Chimie des glaces interstellaires et catalyse de surface

Les grains de poussière jouent un rôle majeur dans l'astrochimie en fournissant des surfaces où les réactions peuvent se produire. Ces grains sont recouverts de glaces composées de molécules simples comme H2O, CO, CO2 ou NH3, formées dans les régions froides de l'espace. À des températures inférieures à 20 K, la mobilité moléculaire est extrêmement limitée, mais les atomes légers comme l'hydrogène peuvent diffuser lentement à la surface. Cela permet la formation de molécules essentielles telles que H2, la plus abondante de l'Univers. Les réactions de surface fonctionnent donc comme une catalyse solide : le substrat diminue l'énergie d'activation et stabilise les intermédiaires. Lors des éclairs d'énergie - passage d'ondes de choc, irradiation UV ou rayons cosmiques - ces glaces libèrent des molécules plus complexes vers le milieu interstellaire, alimentant de nouveaux cycles réactionnels.

Réactions à haute pression au sein des géantes gazeuses

Au sein de planètes comme Jupiter ou Saturne, la pression atteint des millions de bars et la température dépasse plusieurs milliers de degrés. Dans ces conditions, les molécules ordinaires n'existent plus sous leur forme habituelle. L'hydrogène, par exemple, devient métallique et conduit l'électricité, modifiant radicalement ses propriétés chimiques et physiques. Les réactions moléculaires se transforment parfois en transitions de phase, où les liaisons cessent d'être distinctes et la matière adopte un état collectif. Les composés carbonés peuvent former des couches de diamant, tandis que des polymères exotiques apparaissent.
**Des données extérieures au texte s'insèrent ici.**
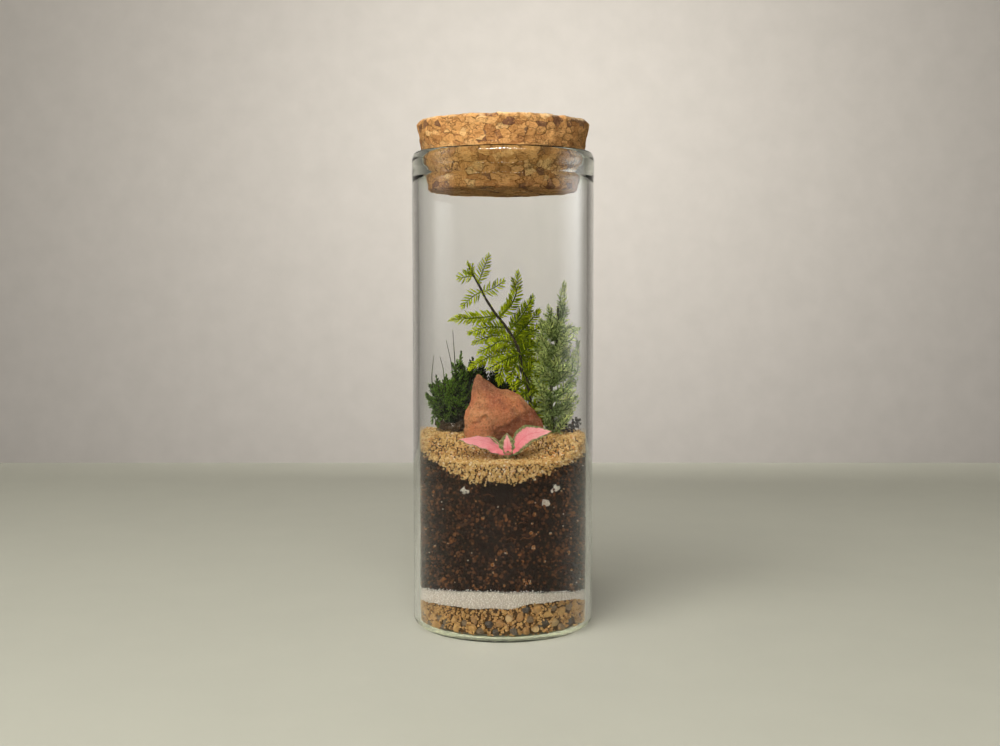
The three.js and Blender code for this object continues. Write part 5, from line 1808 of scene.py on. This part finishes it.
class TERRARIUM_OT_stage(bpy.types.Operator):
    """Set up the plain pale floor and backdrop, the soft lights and the camera"""

    bl_idname = "terrarium.stage"
    bl_label = "Studio and camera"

    def execute(self, context):
        stage_panel("pale_floor", floor_corners(), studio().floor)
        stage_panel("pale_backdrop", backdrop_corners(), studio().wall)
        lamp("key_overhead", (-0.12, -0.3, 0.55), (0, 0, 0.05), (0.5, 0.22), studio().key)
        lamp("fill_front", (-0.3, -0.7, 0.3), (0, 0, 0.06), (0.5, 0.5), studio().fill)
        lamp("backdrop_wash", (0.03, 0.42, 0.3), (0.05, BACKDROP_Y, 0.02), (0.3, 0.3), studio().wash)
        window("strip_overhead", (-0.03, -0.42, 0.48), 0.1, (0.62, 0.06), studio().strip)
        window("window_left", (-0.39, -0.07, 0.27), 0.27, (0.3, 0.36), studio().window * 0.6)
        window("window_right", (0.4, 0.04, 0.2), 0.2, (0.44, 0.44), studio().window)
        context.scene.world = room()
        context.scene.camera = camera()
        context.scene.view_settings.view_transform = "Standard"
        return {"FINISHED"}


OPERATORS = (
    TERRARIUM_OT_jar, TERRARIUM_OT_cork, TERRARIUM_OT_gravel, TERRARIUM_OT_white_sand, TERRARIUM_OT_soil,
    TERRARIUM_OT_golden_sand, TERRARIUM_OT_stone, TERRARIUM_OT_cutting, TERRARIUM_OT_tall_frond,
    TERRARIUM_OT_side_frond, TERRARIUM_OT_moss, TERRARIUM_OT_stage,
)


class TERRARIUM_PT_panel(bpy.types.Panel):
    """Lists the operators in the order in which they are used"""

    bl_idname = "TERRARIUM_PT_panel"
    bl_label = "Terrarium"
    bl_space_type = "VIEW_3D"
    bl_region_type = "UI"
    bl_category = "Terrarium"

    def draw(self, context):
        for group in (context.scene.terrarium_sizes, context.scene.terrarium_studio):
            for key in group.bl_rna.properties.keys():
                if key not in ("rna_type", "name"):
                    self.layout.prop(group, key)
        for operator in OPERATORS:
            self.layout.operator(operator.bl_idname)


CLASSES = (TerrariumSizes, TerrariumStudio, *OPERATORS, TERRARIUM_PT_panel)


def register():
    for item in CLASSES:
        bpy.utils.register_class(item)
    bpy.types.Scene.terrarium_sizes = bpy.props.PointerProperty(type=TerrariumSizes)
    bpy.types.Scene.terrarium_studio = bpy.props.PointerProperty(type=TerrariumStudio)


def unregister():
    del bpy.types.Scene.terrarium_sizes
    del bpy.types.Scene.terrarium_studio
    for item in reversed(CLASSES):
        bpy.utils.unregister_class(item)


def main():
    register()
    for operator in OPERATORS:
        group, name = operator.bl_idname.split(".")
        getattr(getattr(bpy.ops, group), name)()


if __name__ == "__main__":
    main()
Ces pressions extrêmes, impossibles à reproduire facilement en laboratoire, constituent un terrain fertile pour une chimie haute densité totalement différente de celle observée dans les gaz dilués du milieu interstellaire.

Chimie induite par les rayons cosmiques

Les rayons cosmiques sont des particules énergétiques - protons, noyaux lourds et électrons relativistes - traversant l'espace à des vitesses proches de celle de la lumière. Lorsqu'ils interagissent avec la matière interstellaire, ils ionisent les molécules et brisent les liaisons chimiques. Contrairement au rayonnement UV, leur pénétration est beaucoup plus profonde, ce qui leur permet d'induire des réactions même dans les zones obscures et froides des nuages moléculaires. Ils créent des ions H3*, espèce fondamentale pour l'astrochimie, capable de transférer protons et énergie à de nombreuses molécules. Ces réactions secondaires constituent la base de réseaux chimiques complexes conduisant à la formation d'acides organiques, d'hydrocarbures polycycliques et d'autres composés multi-atomiques. Ainsi, l'irradiation cosmique agit comme une force de transformation universelle, indépendamment de la lumière stellaire.

Réactions de choc dans les régions de formation d'étoiles

Lorsque des jets stellaires ou des collisions de nuages se produisent, des ondes de choc se propagent dans le milieu interstellaire. Ces chocs peuvent porter localement la température à plusieurs milliers de kelvins, accélérer les molécules et induire des pressions inattendues. Les glaces se vaporisent brutalement, libérant un cocktail de molécules réactives dans le gaz environnant. Ces espèces excitées se recombinent très rapidement, formant des molécules comme le monoxyde d'azote (NO), le formaldéhyde (H2CO) ou le méthanol (CH3OH). Les chocs jouent aussi un rôle dans la redistribu­tion de matière : ils fragmentent les nuages, initient la condensation ou dispersent les composés chimiques, influençant l'évolution du milieu et préparant les conditions pour de nouvelles générations d'étoiles et de planètes.

Modélisation et expérimentation : comprendre l'inaccessible

Étudier la chimie sous conditions extrêmes exige une combinaison d'approches complémentaires. Les modèles numériques simulent la dynamique des réactions, les équilibres thermodynamiques et la diffusion atomique dans des milieux impossibles à expérimenter directement. Les laboratoires cryogéniques tentent de reproduire les conditions de 10-20 K pour analyser la chimie de surface des glaces. D'autres dispositifs utilisent des lasers ultra-puissants pour générer des pressions similaires à celles des géantes gazeuses. Enfin, les observations astrophysiques - spectroscopie infrarouge, radio ou millimétrique - valident ou corrigent les prédictions théoriques. Sans ce dialogue entre théorie, expérience et observation, l'astrochimie ne pourrait décrire la complexité de ces réactions extrêmes. C'est précisément cette démarche intégrée qui permet aujourd'hui d'expliquer comment l'Univers fabrique, détruit et recycle ses molécules dans des conditions que rien sur Terre ne peut égaler.